Dataset excerpt ::
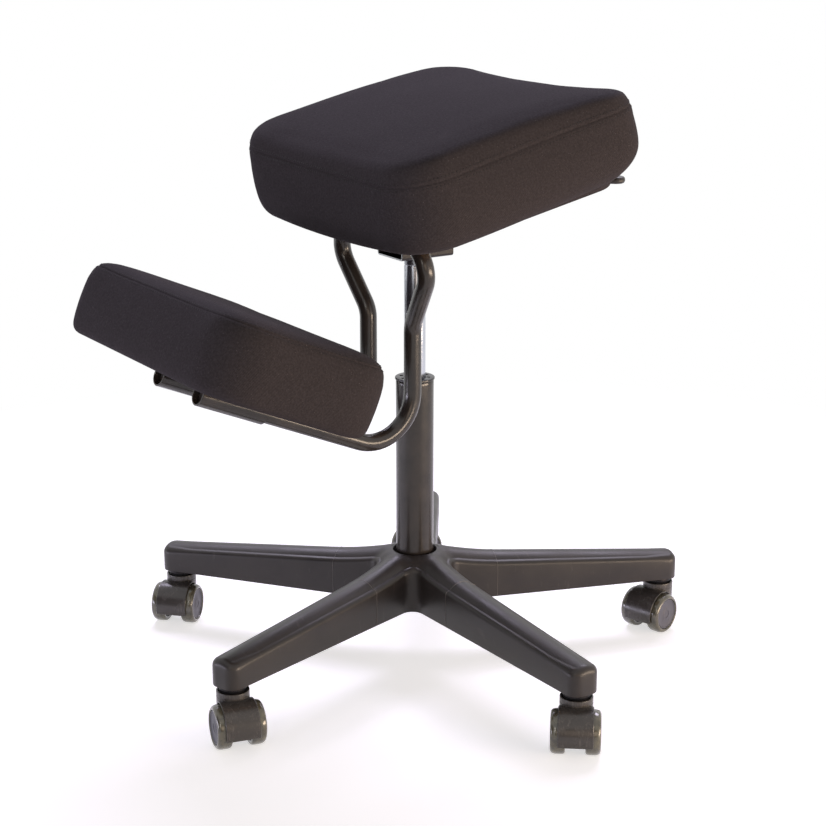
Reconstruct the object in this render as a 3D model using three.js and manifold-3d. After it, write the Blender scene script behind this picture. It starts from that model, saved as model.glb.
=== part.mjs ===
// A height-adjustable kneeling chair on a five-star castor base, in millimetres, +Z up.
// The sitter faces -Y. The swivel axis of the gas lift is the working origin, and the last step
// moves the chair so that its own origin is the middle of its footprint on the floor.
import * as THREE from 'three';
import { mergeVertices } from 'three/addons/utils/BufferGeometryUtils.js';
import Module from 'manifold-3d';

const wasm = await Module();
wasm.setup();

// Driving dimensions
const legCount = 5;
const stemCircleRadius = 355;
const firstLegAngle = THREE.MathUtils.degToRad(0.7);
const wheelRadius = 28;
const castorWidth = 61.4;
const castorTrail = 20;
const columnDiameter = 50;
const columnRimHeight = 383;
const pressureTubeDiameter = 28;
const liftStroke = 120;
const channelFloorHeight = 548;
const frameTubeDiameter = 22.5;
const frameHalfSpacing = 54;
const seatTilt = THREE.MathUtils.degToRad(12.3);
const kneeTilt = THREE.MathUtils.degToRad(23);
const seatWidth = 438;
const seatDepth = 366;
const seatThickness = 118;
const kneePadWidth = 444;
const kneePadDepth = 241;
const kneePadThickness = 96;

// Clearances that every seat, bore and cut shares
const seatGap = 0.3;
const overrun = 6;

// Finishes
const finish = {
  nylon: { color: 0x2b2827, roughness: 0.5, metalness: 0 },
  powderCoat: { color: 0x1d1a19, roughness: 0.42, metalness: 0.1 },
  chrome: { color: 0xd8dadd, roughness: 0.08, metalness: 1 },
  steel: { color: 0x9a9c9f, roughness: 0.35, metalness: 1 },
  blackPlastic: { color: 0x141313, roughness: 0.45, metalness: 0 },
  greyPlastic: { color: 0x55545e, roughness: 0.55, metalness: 0 },
  treadRubber: { color: 0x57554a, roughness: 0.3, metalness: 0 },
  plywood: { color: 0xb98f5e, roughness: 0.7, metalness: 0 },
  fabric: { color: 0x2a2526, roughness: 0.95, metalness: 0 },
};

// Solid modelling helpers
function toSolid(geometry) {
  const bare = geometry.clone();
  bare.deleteAttribute('normal');
  bare.deleteAttribute('uv');
  const merged = mergeVertices(bare);
  return new wasm.Manifold(new wasm.Mesh({
    numProp: 3,
    vertProperties: new Float32Array(merged.attributes.position.array),
    triVerts: new Uint32Array(merged.index.array),
  }));
}

function toGeometry(solid) {
  const mesh = solid.getMesh();
  const geometry = new THREE.BufferGeometry();
  geometry.setAttribute('position', new THREE.BufferAttribute(mesh.vertProperties, 3));
  geometry.setIndex(new THREE.BufferAttribute(mesh.triVerts, 1));
  return geometry;
}

const join = (...solids) => solids.reduce((whole, next) => whole.add(next));
const cut = (solid, ...tools) => tools.reduce((rest, tool) => rest.subtract(tool), solid);

function place(geometry, { move = [0, 0, 0], turn = [0, 0, 0] }) {
  const matrix = new THREE.Matrix4().makeRotationFromEuler(new THREE.Euler(...turn));
  matrix.setPosition(...move);
  return geometry.applyMatrix4(matrix);
}

// A turned piece about Z. The profile is a list of [radius, height].
function turned(profile, sides) {
  const points = profile.map(([radius, height]) => new THREE.Vector2(radius, height));
  return new THREE.LatheGeometry(points, sides).rotateX(Math.PI / 2);
}

// A round bar or hole along an axis, given by its two ends.
function bar(radius, from, to, sides) {
  const start = new THREE.Vector3(...from);
  const end = new THREE.Vector3(...to);
  const along = new THREE.Vector3().subVectors(end, start);
  const geometry = new THREE.CylinderGeometry(radius, radius, along.length(), sides);
  const up = new THREE.Vector3(0, 1, 0);
  const turn = new THREE.Quaternion().setFromUnitVectors(up, along.clone().normalize());
  const middle = start.add(end).multiplyScalar(1 / 2);
  return geometry.applyQuaternion(turn).translate(middle.x, middle.y, middle.z);
}

function block([sizeX, sizeY, sizeZ], [x, y, z]) {
  return new THREE.BoxGeometry(sizeX, sizeY, sizeZ).translate(x, y, z);
}

// A flat piece whose outline lies in XY, from the height bottom to the height top.
function slab(shape, bottom, top, curveSegments = 6) {
  const options = { depth: top - bottom, bevelEnabled: false, curveSegments };
  return new THREE.ExtrudeGeometry(shape, options).translate(0, 0, bottom);
}

function roundedRectangle(halfX, halfY, radius) {
  const shape = new THREE.Shape();
  shape.absarc(halfX - radius, halfY - radius, radius, 0, Math.PI / 2);
  shape.absarc(radius - halfX, halfY - radius, radius, Math.PI / 2, Math.PI);
  shape.absarc(radius - halfX, radius - halfY, radius, Math.PI, Math.PI * 3 / 2);
  shape.absarc(halfX - radius, radius - halfY, radius, Math.PI * 3 / 2, Math.PI * 2);
  return shape;
}

// A closed skin over rings of equally many points, with a flat fan over each end ring.
function loft(rings) {
  const count = rings[0].length;
  const positions = rings.flat(2);
  const indices = [];
  rings.slice(1).forEach((ring, i) => {
    for (let k = 0; k < count; k += 1) {
      const next = (k + 1) % count;
      const low = i * count;
      const high = low + count;
      indices.push(low + k, low + next, high + next, low + k, high + next, high + k);
    }
  });
  const caps = [[0, true], [(rings.length - 1) * count, false]];
  for (const [first, reversed] of caps) {
    for (let k = 1; k < count - 1; k += 1) {
      const fan = [first, first + k, first + k + 1];
      indices.push(...(reversed ? fan.reverse() : fan));
    }
  }
  const geometry = new THREE.BufferGeometry();
  geometry.setAttribute('position', new THREE.Float32BufferAttribute(positions, 3));
  geometry.setIndex(indices);
  return geometry;
}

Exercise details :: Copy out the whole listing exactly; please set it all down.

Finished exercise ::
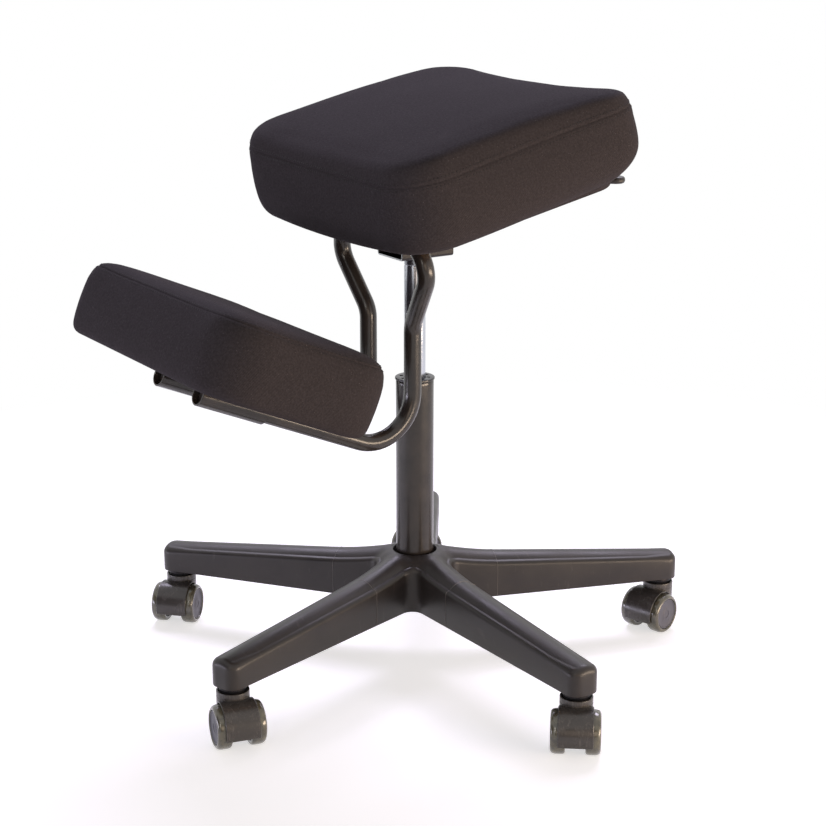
Reconstruct the object in this render as a 3D model using three.js and manifold-3d. After it, write the Blender scene script behind this picture. It starts from that model, saved as model.glb.
=== part.mjs ===
// A height-adjustable kneeling chair on a five-star castor base, in millimetres, +Z up.
// The sitter faces -Y. The swivel axis of the gas lift is the working origin, and the last step
// moves the chair so that its own origin is the middle of its footprint on the floor.
import * as THREE from 'three';
import { mergeVertices } from 'three/addons/utils/BufferGeometryUtils.js';
import Module from 'manifold-3d';

const wasm = await Module();
wasm.setup();

// Driving dimensions
const legCount = 5;
const stemCircleRadius = 355;
const firstLegAngle = THREE.MathUtils.degToRad(0.7);
const wheelRadius = 28;
const castorWidth = 61.4;
const castorTrail = 20;
const columnDiameter = 50;
const columnRimHeight = 383;
const pressureTubeDiameter = 28;
const liftStroke = 120;
const channelFloorHeight = 548;
const frameTubeDiameter = 22.5;
const frameHalfSpacing = 54;
const seatTilt = THREE.MathUtils.degToRad(12.3);
const kneeTilt = THREE.MathUtils.degToRad(23);
const seatWidth = 438;
const seatDepth = 366;
const seatThickness = 118;
const kneePadWidth = 444;
const kneePadDepth = 241;
const kneePadThickness = 96;

// Clearances that every seat, bore and cut shares
const seatGap = 0.3;
const overrun = 6;

// Finishes
const finish = {
  nylon: { color: 0x2b2827, roughness: 0.5, metalness: 0 },
  powderCoat: { color: 0x1d1a19, roughness: 0.42, metalness: 0.1 },
  chrome: { color: 0xd8dadd, roughness: 0.08, metalness: 1 },
  steel: { color: 0x9a9c9f, roughness: 0.35, metalness: 1 },
  blackPlastic: { color: 0x141313, roughness: 0.45, metalness: 0 },
  greyPlastic: { color: 0x55545e, roughness: 0.55, metalness: 0 },
  treadRubber: { color: 0x57554a, roughness: 0.3, metalness: 0 },
  plywood: { color: 0xb98f5e, roughness: 0.7, metalness: 0 },
  fabric: { color: 0x2a2526, roughness: 0.95, metalness: 0 },
};

// Solid modelling helpers
function toSolid(geometry) {
  const bare = geometry.clone();
  bare.deleteAttribute('normal');
  bare.deleteAttribute('uv');
  const merged = mergeVertices(bare);
  return new wasm.Manifold(new wasm.Mesh({
    numProp: 3,
    vertProperties: new Float32Array(merged.attributes.position.array),
    triVerts: new Uint32Array(merged.index.array),
  }));
}

function toGeometry(solid) {
  const mesh = solid.getMesh();
  const geometry = new THREE.BufferGeometry();
  geometry.setAttribute('position', new THREE.BufferAttribute(mesh.vertProperties, 3));
  geometry.setIndex(new THREE.BufferAttribute(mesh.triVerts, 1));
  return geometry;
}

const join = (...solids) => solids.reduce((whole, next) => whole.add(next));
const cut = (solid, ...tools) => tools.reduce((rest, tool) => rest.subtract(tool), solid);

function place(geometry, { move = [0, 0, 0], turn = [0, 0, 0] }) {
  const matrix = new THREE.Matrix4().makeRotationFromEuler(new THREE.Euler(...turn));
  matrix.setPosition(...move);
  return geometry.applyMatrix4(matrix);
}

// A turned piece about Z. The profile is a list of [radius, height].
function turned(profile, sides) {
  const points = profile.map(([radius, height]) => new THREE.Vector2(radius, height));
  return new THREE.LatheGeometry(points, sides).rotateX(Math.PI / 2);
}

// A round bar or hole along an axis, given by its two ends.
function bar(radius, from, to, sides) {
  const start = new THREE.Vector3(...from);
  const end = new THREE.Vector3(...to);
  const along = new THREE.Vector3().subVectors(end, start);
  const geometry = new THREE.CylinderGeometry(radius, radius, along.length(), sides);
  const up = new THREE.Vector3(0, 1, 0);
  const turn = new THREE.Quaternion().setFromUnitVectors(up, along.clone().normalize());
  const middle = start.add(end).multiplyScalar(1 / 2);
  return geometry.applyQuaternion(turn).translate(middle.x, middle.y, middle.z);
}

function block([sizeX, sizeY, sizeZ], [x, y, z]) {
  return new THREE.BoxGeometry(sizeX, sizeY, sizeZ).translate(x, y, z);
}

// A flat piece whose outline lies in XY, from the height bottom to the height top.
function slab(shape, bottom, top, curveSegments = 6) {
  const options = { depth: top - bottom, bevelEnabled: false, curveSegments };
  return new THREE.ExtrudeGeometry(shape, options).translate(0, 0, bottom);
}

function roundedRectangle(halfX, halfY, radius) {
  const shape = new THREE.Shape();
  shape.absarc(halfX - radius, halfY - radius, radius, 0, Math.PI / 2);
  shape.absarc(radius - halfX, halfY - radius, radius, Math.PI / 2, Math.PI);
  shape.absarc(radius - halfX, radius - halfY, radius, Math.PI, Math.PI * 3 / 2);
  shape.absarc(halfX - radius, radius - halfY, radius, Math.PI * 3 / 2, Math.PI * 2);
  return shape;
}

// A closed skin over rings of equally many points, with a flat fan over each end ring.
function loft(rings) {
  const count = rings[0].length;
  const positions = rings.flat(2);
  const indices = [];
  rings.slice(1).forEach((ring, i) => {
    for (let k = 0; k < count; k += 1) {
      const next = (k + 1) % count;
      const low = i * count;
      const high = low + count;
      indices.push(low + k, low + next, high + next, low + k, high + next, high + k);
    }
  });
  const caps = [[0, true], [(rings.length - 1) * count, false]];
  for (const [first, reversed] of caps) {
    for (let k = 1; k < count - 1; k += 1) {
      const fan = [first, first + k, first + k + 1];
      indices.push(...(reversed ? fan.reverse() : fan));
    }
  }
  const geometry = new THREE.BufferGeometry();
  geometry.setAttribute('position', new THREE.Float32BufferAttribute(positions, 3));
  geometry.setIndex(indices);
  return geometry;
}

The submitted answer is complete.